▶ _YOUR GOAL_
Quote exactly the lines spanning from the top of the data below to the line that contains "the buckle bar.", including both.

▶ _SOURCE DATA_
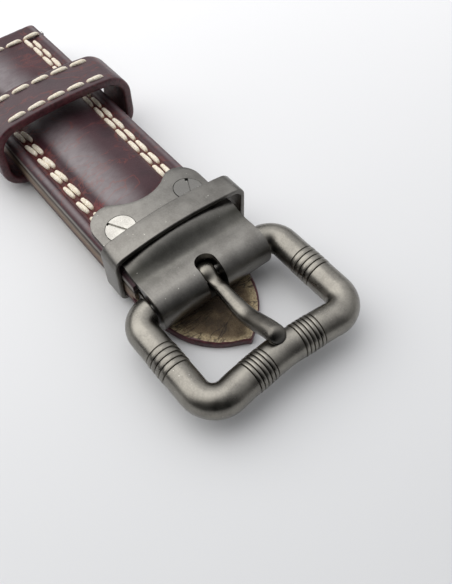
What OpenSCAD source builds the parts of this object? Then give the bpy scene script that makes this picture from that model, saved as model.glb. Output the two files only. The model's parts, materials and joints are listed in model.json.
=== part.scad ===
// Buckle half of a padded leather watch strap.
// It runs from the sprung bar at the watch lugs to a heavy round-wire buckle.
// X runs along the strap towards the buckle, Y across it, Z up.
// All heights and lengths below are measured from the axis of the buckle bar.

/* [Strap] */
// Width of the strap, which is the lug width
strap_w = 22; // [20:0.5:24]
// Distance from the lug bar to the buckle bar
strap_len = 75; // [70:1:90]
// Thickness of the lining leather
lining_t = 1.8; // [1.6:0.1:2]
// Thickness of the middle leather
core_t = 2.4; // [2.2:0.1:2.8]
// Thickness of the upper leather at the edges
upper_t = 1.5; // [1.4:0.1:1.8]
// Rise of the upper face from its edges to its middle
crown = 1.2; // [0.8:0.1:1.6]
// Width of the padded bulge between the inner stitch rows
pad_w = 12.6; // [11:0.2:13]
// Rise of the padded bulge above the crown
pad_rise = 0.9; // [0.6:0.1:1.1]
// Thickness of the leather skin over the padding
skin_t = 1.3; // [1.1:0.1:1.4]
// Height of the buckle bar above the underside of the strap
pin_h = 2.7; // [2.5:0.1:2.9]
// Length of the folded leather loop that holds the lug bar
loop_len = 10; // [8:0.5:14]

/* [Stitching] */
// Distance from the strap's edge to the outer stitch row
row_inset = 2.65; // [2.4:0.05:2.9]
// Distance between the two stitch rows of a side
row_gap = 1.3; // [1.2:0.05:1.4]
// Length of one stitch
stitch_len = 3.2; // [2.6:0.1:3.4]
// Distance from one stitch to the next
stitch_pitch = 4.1; // [3.8:0.1:4.6]
// Diameter of the thread
thread_d = 0.9; // [0.7:0.05:1]

/* [End plate] */
// Thickness of the end plate's leaf
plate_t = 1; // [0.8:0.1:1.2]
// Diameter of the barrel round the buckle bar
barrel_d = 7.4; // [7.2:0.1:7.8]
// Distance from the buckle bar back to the tips of the ears
ear_reach = 19.5; // [18.5:0.5:22]
// Radius of the rounded ears
ear_r = 3.5; // [3:0.1:4]
// Depth of the hollow between the ears
ear_dip = 2.6; // [2:0.1:3]
// Width of the slot for the prong
slot_w = 3.7; // [3.6:0.1:4.2]
// Diameter of the bar hole through the barrel
barrel_bore_d = 2.5; // [2.5:0.05:2.6]
// Thickness of the threaded backing plate
backing_t = 0.9; // [0.8:0.1:1.1]

/* [Screws] */
// Diameter of the screw heads
head_d = 5.2; // [4.6:0.1:5.4]
// Thickness of the screw heads
head_t = 0.6; // [0.5:0.05:0.7]
// Diameter of the screw shanks
shank_d = 1.9; // [1.6:0.1:2]
// Distance from the buckle bar back to the screws
screw_back = 13.7; // [13.4:0.1:14]

/* [Metal keeper] */
// Length of the metal keeper along the strap
band_len = 4.4; // [4:0.1:5]
// Wall of the metal keeper
band_t = 0.9; // [0.8:0.1:1]
// Gap between the metal keeper and the sides of the strap
band_side_gap = 0.55; // [0.4:0.05:0.7]
// Gap between the metal keeper and the end plate below it
band_top_gap = 1; // [0.9:0.1:1.2]
// Gap between the metal keeper and the underside of the strap
band_low_gap = 0.6; // [0.5:0.1:0.8]
// Distance from the buckle bar back to the keeper's front edge
band_back = 7.1; // [7:0.1:7.4]

/* [Buckle frame] */
// Diameter of the round wire
wire_d = 5.4; // [5.2:0.1:5.6]
// Gap beside the strap inside the frame
frame_side_gap = 0.8; // [0.7:0.1:1.2]
// Distance from the buckle bar to the outermost axis of the front bar
frame_reach = 19.6; // [19:0.2:23]
// Radius of the frame's corners at the wire's axis
corner_r = 3.6; // [3.4:0.1:4]
// Angle by which the front bar leaves square to bow inwards
bow_angle = 15; // [10:1:16]
// Gap between the frame's ends and the barrel
end_gap = 0.25; // [0.2:0.05:0.3]
// Number of turned grooves on each leg
leg_grooves = 5; // [3:1:5]
// Number of turned grooves in each group on the front bar
bar_grooves = 6; // [3:1:6]
// Radius of a groove
groove_r = 0.22; // [0.15:0.01:0.25]

/* [Prong] */
// Diameter of the prong at its root
prong_d = 2.4; // [2:0.1:2.4]
// Diameter of the prong at its tip
tip_d = 3.2; // [2.8:0.1:3.4]
// Outer diameter of the eye round the bar
eye_d = 4.8; // [4.6:0.1:5]
// Distance from the bar to the prong's bend
bend_x = 9.8; // [9.5:0.1:10.2]
// Angle of the rise behind the bend
rise_angle = 27; // [26:0.5:29]

/* [Guard flap] */
// Distance that the flap reaches past the buckle bar
flap_reach = 12.9; // [12:0.1:13.5]
// Thickness of the flap
flap_t = 1.5; // [1.3:0.1:1.7]
// Radius of the flap's tip
flap_tip_r = 2.2; // [1.8:0.1:2.6]

/* [Leather keeper] */
// Length of the leather keeper along the strap
keeper_len = 9; // [8:0.5:12]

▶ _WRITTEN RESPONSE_
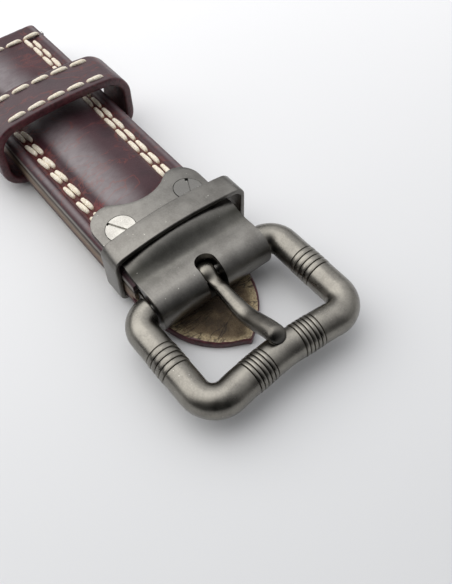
What OpenSCAD source builds the parts of this object? Then give the bpy scene script that makes this picture from that model, saved as model.glb. Output the two files only. The model's parts, materials and joints are listed in model.json.
=== part.scad ===
// Buckle half of a padded leather watch strap.
// It runs from the sprung bar at the watch lugs to a heavy round-wire buckle.
// X runs along the strap towards the buckle, Y across it, Z up.
// All heights and lengths below are measured from the axis of the buckle bar.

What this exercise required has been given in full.